What you are asked to do
The records below should be written out again, exactly.

----

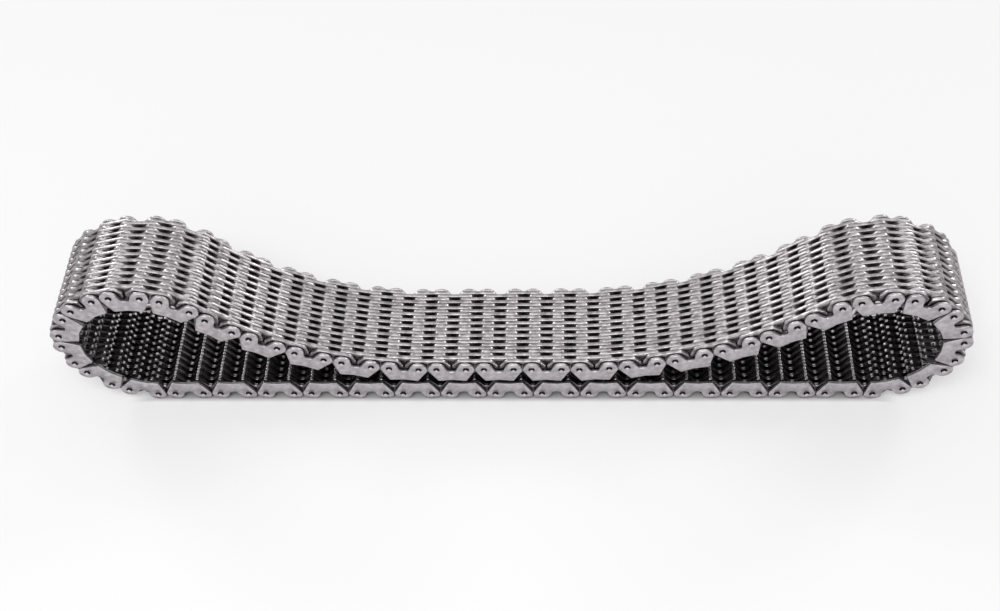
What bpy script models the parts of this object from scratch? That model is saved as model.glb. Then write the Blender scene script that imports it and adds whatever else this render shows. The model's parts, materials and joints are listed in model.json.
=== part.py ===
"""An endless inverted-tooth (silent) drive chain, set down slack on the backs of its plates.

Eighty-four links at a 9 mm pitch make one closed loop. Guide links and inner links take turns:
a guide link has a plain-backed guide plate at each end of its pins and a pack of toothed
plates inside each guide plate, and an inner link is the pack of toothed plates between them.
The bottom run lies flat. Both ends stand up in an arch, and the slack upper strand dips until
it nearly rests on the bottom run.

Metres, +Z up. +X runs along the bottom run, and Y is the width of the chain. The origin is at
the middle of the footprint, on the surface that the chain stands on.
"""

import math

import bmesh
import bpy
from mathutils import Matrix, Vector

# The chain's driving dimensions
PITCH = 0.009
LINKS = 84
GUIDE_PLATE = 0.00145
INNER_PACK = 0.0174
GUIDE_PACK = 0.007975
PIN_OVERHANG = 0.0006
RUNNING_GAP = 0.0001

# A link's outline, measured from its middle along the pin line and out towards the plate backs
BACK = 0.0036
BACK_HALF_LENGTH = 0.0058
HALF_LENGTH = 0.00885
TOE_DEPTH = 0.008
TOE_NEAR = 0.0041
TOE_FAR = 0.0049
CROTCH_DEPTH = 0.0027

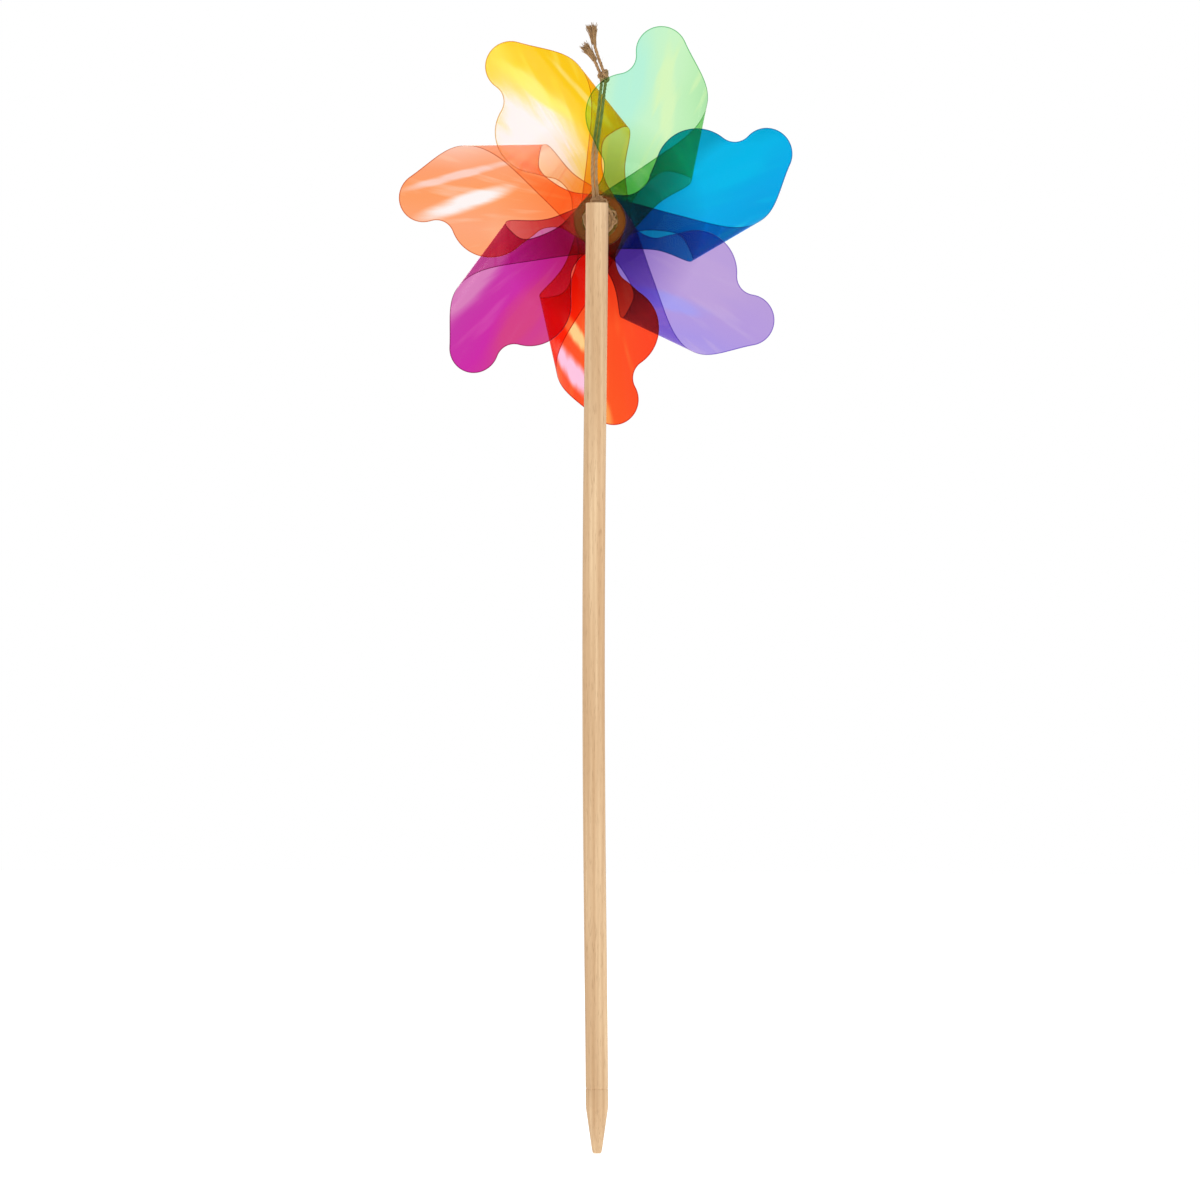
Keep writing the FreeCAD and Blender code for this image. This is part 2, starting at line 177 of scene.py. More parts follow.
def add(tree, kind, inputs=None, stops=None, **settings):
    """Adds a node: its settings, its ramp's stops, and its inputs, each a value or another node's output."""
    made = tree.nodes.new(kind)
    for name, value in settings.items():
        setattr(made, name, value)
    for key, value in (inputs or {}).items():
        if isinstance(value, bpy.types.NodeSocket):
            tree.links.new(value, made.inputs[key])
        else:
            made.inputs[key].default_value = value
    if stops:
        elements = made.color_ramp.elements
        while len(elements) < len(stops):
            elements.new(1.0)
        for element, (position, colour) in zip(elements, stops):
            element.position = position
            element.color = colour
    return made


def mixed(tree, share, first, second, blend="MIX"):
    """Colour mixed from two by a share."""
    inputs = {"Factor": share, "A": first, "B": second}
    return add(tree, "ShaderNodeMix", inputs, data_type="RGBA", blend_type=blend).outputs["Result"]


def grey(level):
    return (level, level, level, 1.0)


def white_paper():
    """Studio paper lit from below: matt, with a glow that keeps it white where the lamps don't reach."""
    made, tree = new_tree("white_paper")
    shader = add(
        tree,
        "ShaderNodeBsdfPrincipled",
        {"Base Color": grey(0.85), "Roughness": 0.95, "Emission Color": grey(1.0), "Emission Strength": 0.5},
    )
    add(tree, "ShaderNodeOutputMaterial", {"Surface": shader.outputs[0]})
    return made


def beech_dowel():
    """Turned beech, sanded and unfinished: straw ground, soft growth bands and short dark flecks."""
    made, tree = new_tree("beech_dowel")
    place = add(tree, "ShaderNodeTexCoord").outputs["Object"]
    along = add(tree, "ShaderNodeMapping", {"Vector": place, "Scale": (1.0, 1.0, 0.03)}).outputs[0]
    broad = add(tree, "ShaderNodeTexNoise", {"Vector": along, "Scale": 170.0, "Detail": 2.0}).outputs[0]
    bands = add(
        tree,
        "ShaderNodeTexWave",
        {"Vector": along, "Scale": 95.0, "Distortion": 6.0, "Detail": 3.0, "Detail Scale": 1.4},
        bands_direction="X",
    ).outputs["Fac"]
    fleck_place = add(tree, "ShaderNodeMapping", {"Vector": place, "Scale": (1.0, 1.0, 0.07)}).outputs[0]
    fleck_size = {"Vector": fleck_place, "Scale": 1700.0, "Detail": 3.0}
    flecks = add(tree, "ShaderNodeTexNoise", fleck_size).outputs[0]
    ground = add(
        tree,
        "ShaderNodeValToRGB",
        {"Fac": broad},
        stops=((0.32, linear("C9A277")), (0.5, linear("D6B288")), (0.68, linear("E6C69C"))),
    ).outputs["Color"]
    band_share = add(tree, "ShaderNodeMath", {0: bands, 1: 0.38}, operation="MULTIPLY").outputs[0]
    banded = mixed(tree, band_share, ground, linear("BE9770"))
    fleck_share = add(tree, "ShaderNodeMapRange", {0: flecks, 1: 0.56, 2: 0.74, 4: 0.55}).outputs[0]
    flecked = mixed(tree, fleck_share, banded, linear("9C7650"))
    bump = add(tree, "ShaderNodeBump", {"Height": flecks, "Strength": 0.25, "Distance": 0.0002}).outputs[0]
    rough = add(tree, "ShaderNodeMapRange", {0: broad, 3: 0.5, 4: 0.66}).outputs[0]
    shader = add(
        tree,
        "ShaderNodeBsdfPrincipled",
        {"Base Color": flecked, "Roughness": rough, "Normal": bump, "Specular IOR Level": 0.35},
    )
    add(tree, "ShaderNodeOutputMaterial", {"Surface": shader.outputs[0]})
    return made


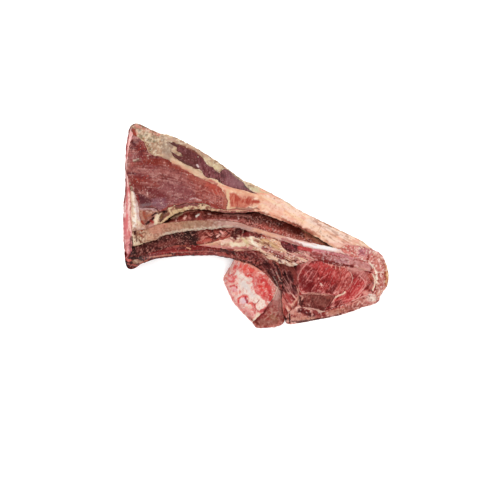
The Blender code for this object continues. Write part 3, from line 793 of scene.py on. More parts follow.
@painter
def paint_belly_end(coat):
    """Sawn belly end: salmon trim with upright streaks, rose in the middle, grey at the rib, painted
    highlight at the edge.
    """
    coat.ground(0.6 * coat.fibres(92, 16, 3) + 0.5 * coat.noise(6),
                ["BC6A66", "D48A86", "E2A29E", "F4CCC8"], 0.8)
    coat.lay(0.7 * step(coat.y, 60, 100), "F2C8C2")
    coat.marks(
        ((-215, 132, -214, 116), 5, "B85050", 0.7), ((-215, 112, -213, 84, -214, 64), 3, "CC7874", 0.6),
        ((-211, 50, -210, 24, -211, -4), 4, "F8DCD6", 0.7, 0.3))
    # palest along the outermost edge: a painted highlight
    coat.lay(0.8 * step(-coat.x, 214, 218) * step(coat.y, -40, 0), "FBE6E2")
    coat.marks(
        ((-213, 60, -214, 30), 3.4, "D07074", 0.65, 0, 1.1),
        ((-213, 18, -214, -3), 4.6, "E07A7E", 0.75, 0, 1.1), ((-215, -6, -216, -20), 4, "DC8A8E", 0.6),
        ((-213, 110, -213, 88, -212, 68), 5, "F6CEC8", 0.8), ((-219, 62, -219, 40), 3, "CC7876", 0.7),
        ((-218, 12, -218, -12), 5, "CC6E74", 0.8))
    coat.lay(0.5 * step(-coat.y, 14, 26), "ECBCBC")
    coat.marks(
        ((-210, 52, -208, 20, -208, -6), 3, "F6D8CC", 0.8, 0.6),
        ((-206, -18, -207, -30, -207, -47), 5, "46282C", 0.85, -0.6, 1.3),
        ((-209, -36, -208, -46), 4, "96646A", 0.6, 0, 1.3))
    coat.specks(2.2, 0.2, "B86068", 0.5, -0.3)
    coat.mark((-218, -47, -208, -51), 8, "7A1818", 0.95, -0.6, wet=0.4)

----

Solution to the problem
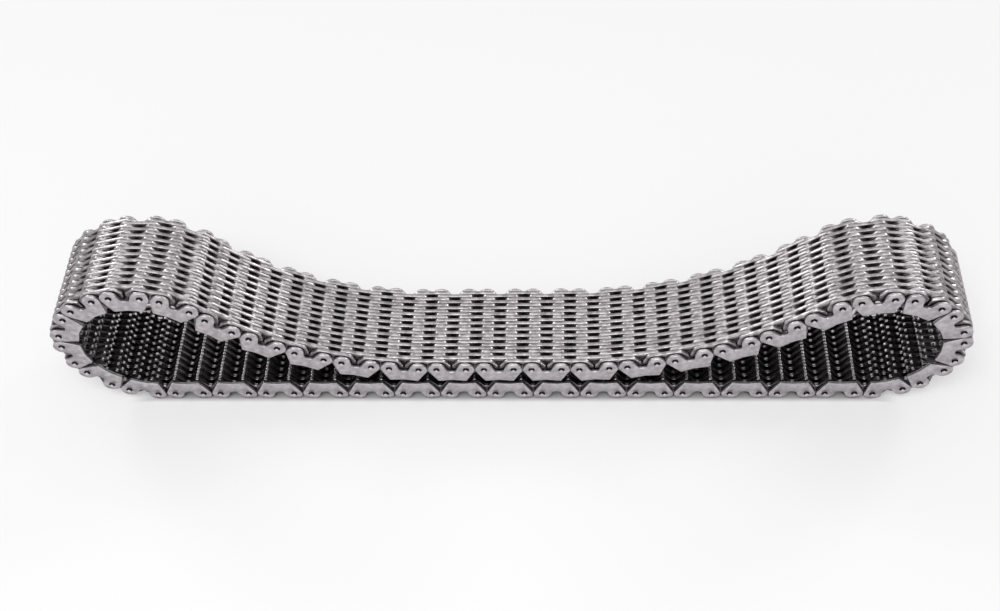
What bpy script models the parts of this object from scratch? That model is saved as model.glb. Then write the Blender scene script that imports it and adds whatever else this render shows. The model's parts, materials and joints are listed in model.json.
=== part.py ===
"""An endless inverted-tooth (silent) drive chain, set down slack on the backs of its plates.

Eighty-four links at a 9 mm pitch make one closed loop. Guide links and inner links take turns:
a guide link has a plain-backed guide plate at each end of its pins and a pack of toothed
plates inside each guide plate, and an inner link is the pack of toothed plates between them.
The bottom run lies flat. Both ends stand up in an arch, and the slack upper strand dips until
it nearly rests on the bottom run.

Metres, +Z up. +X runs along the bottom run, and Y is the width of the chain. The origin is at
the middle of the footprint, on the surface that the chain stands on.
"""

import math

import bmesh
import bpy
from mathutils import Matrix, Vector

# The chain's driving dimensions
PITCH = 0.009
LINKS = 84
GUIDE_PLATE = 0.00145
INNER_PACK = 0.0174
GUIDE_PACK = 0.007975
PIN_OVERHANG = 0.0006
RUNNING_GAP = 0.0001

# A link's outline, measured from its middle along the pin line and out towards the plate backs
BACK = 0.0036
BACK_HALF_LENGTH = 0.0058
HALF_LENGTH = 0.00885
TOE_DEPTH = 0.008
TOE_NEAR = 0.0041
TOE_FAR = 0.0049
CROTCH_DEPTH = 0.0027

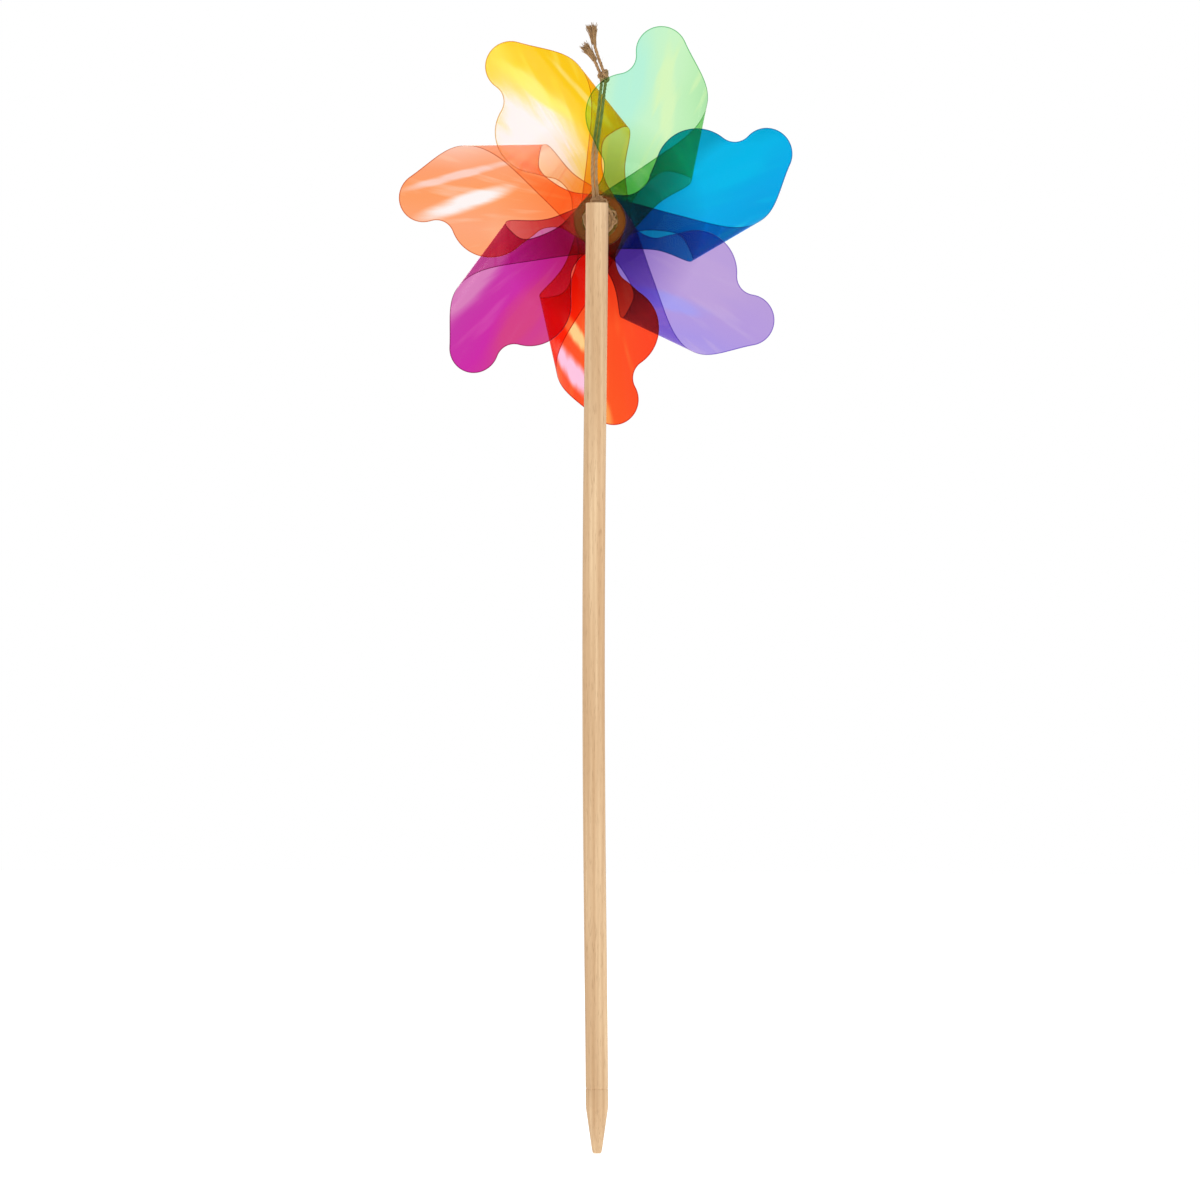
Keep writing the FreeCAD and Blender code for this image. This is part 2, starting at line 177 of scene.py. More parts follow.
def add(tree, kind, inputs=None, stops=None, **settings):
    """Adds a node: its settings, its ramp's stops, and its inputs, each a value or another node's output."""
    made = tree.nodes.new(kind)
    for name, value in settings.items():
        setattr(made, name, value)
    for key, value in (inputs or {}).items():
        if isinstance(value, bpy.types.NodeSocket):
            tree.links.new(value, made.inputs[key])
        else:
            made.inputs[key].default_value = value
    if stops:
        elements = made.color_ramp.elements
        while len(elements) < len(stops):
            elements.new(1.0)
        for element, (position, colour) in zip(elements, stops):
            element.position = position
            element.color = colour
    return made


def mixed(tree, share, first, second, blend="MIX"):
    """Colour mixed from two by a share."""
    inputs = {"Factor": share, "A": first, "B": second}
    return add(tree, "ShaderNodeMix", inputs, data_type="RGBA", blend_type=blend).outputs["Result"]


def grey(level):
    return (level, level, level, 1.0)


def white_paper():
    """Studio paper lit from below: matt, with a glow that keeps it white where the lamps don't reach."""
    made, tree = new_tree("white_paper")
    shader = add(
        tree,
        "ShaderNodeBsdfPrincipled",
        {"Base Color": grey(0.85), "Roughness": 0.95, "Emission Color": grey(1.0), "Emission Strength": 0.5},
    )
    add(tree, "ShaderNodeOutputMaterial", {"Surface": shader.outputs[0]})
    return made


def beech_dowel():
    """Turned beech, sanded and unfinished: straw ground, soft growth bands and short dark flecks."""
    made, tree = new_tree("beech_dowel")
    place = add(tree, "ShaderNodeTexCoord").outputs["Object"]
    along = add(tree, "ShaderNodeMapping", {"Vector": place, "Scale": (1.0, 1.0, 0.03)}).outputs[0]
    broad = add(tree, "ShaderNodeTexNoise", {"Vector": along, "Scale": 170.0, "Detail": 2.0}).outputs[0]
    bands = add(
        tree,
        "ShaderNodeTexWave",
        {"Vector": along, "Scale": 95.0, "Distortion": 6.0, "Detail": 3.0, "Detail Scale": 1.4},
        bands_direction="X",
    ).outputs["Fac"]
    fleck_place = add(tree, "ShaderNodeMapping", {"Vector": place, "Scale": (1.0, 1.0, 0.07)}).outputs[0]
    fleck_size = {"Vector": fleck_place, "Scale": 1700.0, "Detail": 3.0}
    flecks = add(tree, "ShaderNodeTexNoise", fleck_size).outputs[0]
    ground = add(
        tree,
        "ShaderNodeValToRGB",
        {"Fac": broad},
        stops=((0.32, linear("C9A277")), (0.5, linear("D6B288")), (0.68, linear("E6C69C"))),
    ).outputs["Color"]
    band_share = add(tree, "ShaderNodeMath", {0: bands, 1: 0.38}, operation="MULTIPLY").outputs[0]
    banded = mixed(tree, band_share, ground, linear("BE9770"))
    fleck_share = add(tree, "ShaderNodeMapRange", {0: flecks, 1: 0.56, 2: 0.74, 4: 0.55}).outputs[0]
    flecked = mixed(tree, fleck_share, banded, linear("9C7650"))
    bump = add(tree, "ShaderNodeBump", {"Height": flecks, "Strength": 0.25, "Distance": 0.0002}).outputs[0]
    rough = add(tree, "ShaderNodeMapRange", {0: broad, 3: 0.5, 4: 0.66}).outputs[0]
    shader = add(
        tree,
        "ShaderNodeBsdfPrincipled",
        {"Base Color": flecked, "Roughness": rough, "Normal": bump, "Specular IOR Level": 0.35},
    )
    add(tree, "ShaderNodeOutputMaterial", {"Surface": shader.outputs[0]})
    return made


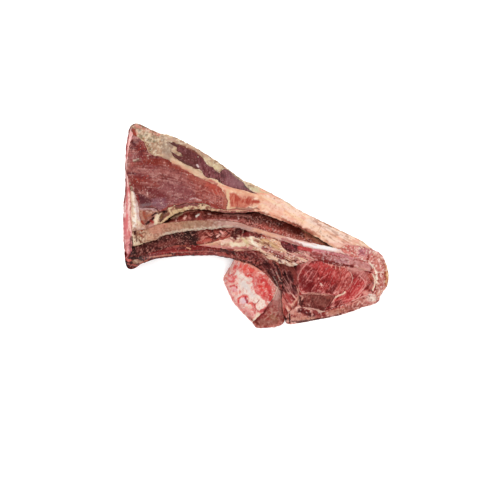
The Blender code for this object continues. Write part 3, from line 793 of scene.py on. More parts follow.
@painter
def paint_belly_end(coat):
    """Sawn belly end: salmon trim with upright streaks, rose in the middle, grey at the rib, painted
    highlight at the edge.
    """
    coat.ground(0.6 * coat.fibres(92, 16, 3) + 0.5 * coat.noise(6),
                ["BC6A66", "D48A86", "E2A29E", "F4CCC8"], 0.8)
    coat.lay(0.7 * step(coat.y, 60, 100), "F2C8C2")
    coat.marks(
        ((-215, 132, -214, 116), 5, "B85050", 0.7), ((-215, 112, -213, 84, -214, 64), 3, "CC7874", 0.6),
        ((-211, 50, -210, 24, -211, -4), 4, "F8DCD6", 0.7, 0.3))
    # palest along the outermost edge: a painted highlight
    coat.lay(0.8 * step(-coat.x, 214, 218) * step(coat.y, -40, 0), "FBE6E2")
    coat.marks(
        ((-213, 60, -214, 30), 3.4, "D07074", 0.65, 0, 1.1),
        ((-213, 18, -214, -3), 4.6, "E07A7E", 0.75, 0, 1.1), ((-215, -6, -216, -20), 4, "DC8A8E", 0.6),
        ((-213, 110, -213, 88, -212, 68), 5, "F6CEC8", 0.8), ((-219, 62, -219, 40), 3, "CC7876", 0.7),
        ((-218, 12, -218, -12), 5, "CC6E74", 0.8))
    coat.lay(0.5 * step(-coat.y, 14, 26), "ECBCBC")
    coat.marks(
        ((-210, 52, -208, 20, -208, -6), 3, "F6D8CC", 0.8, 0.6),
        ((-206, -18, -207, -30, -207, -47), 5, "46282C", 0.85, -0.6, 1.3),
        ((-209, -36, -208, -46), 4, "96646A", 0.6, 0, 1.3))
    coat.specks(2.2, 0.2, "B86068", 0.5, -0.3)
    coat.mark((-218, -47, -208, -51), 8, "7A1818", 0.95, -0.6, wet=0.4)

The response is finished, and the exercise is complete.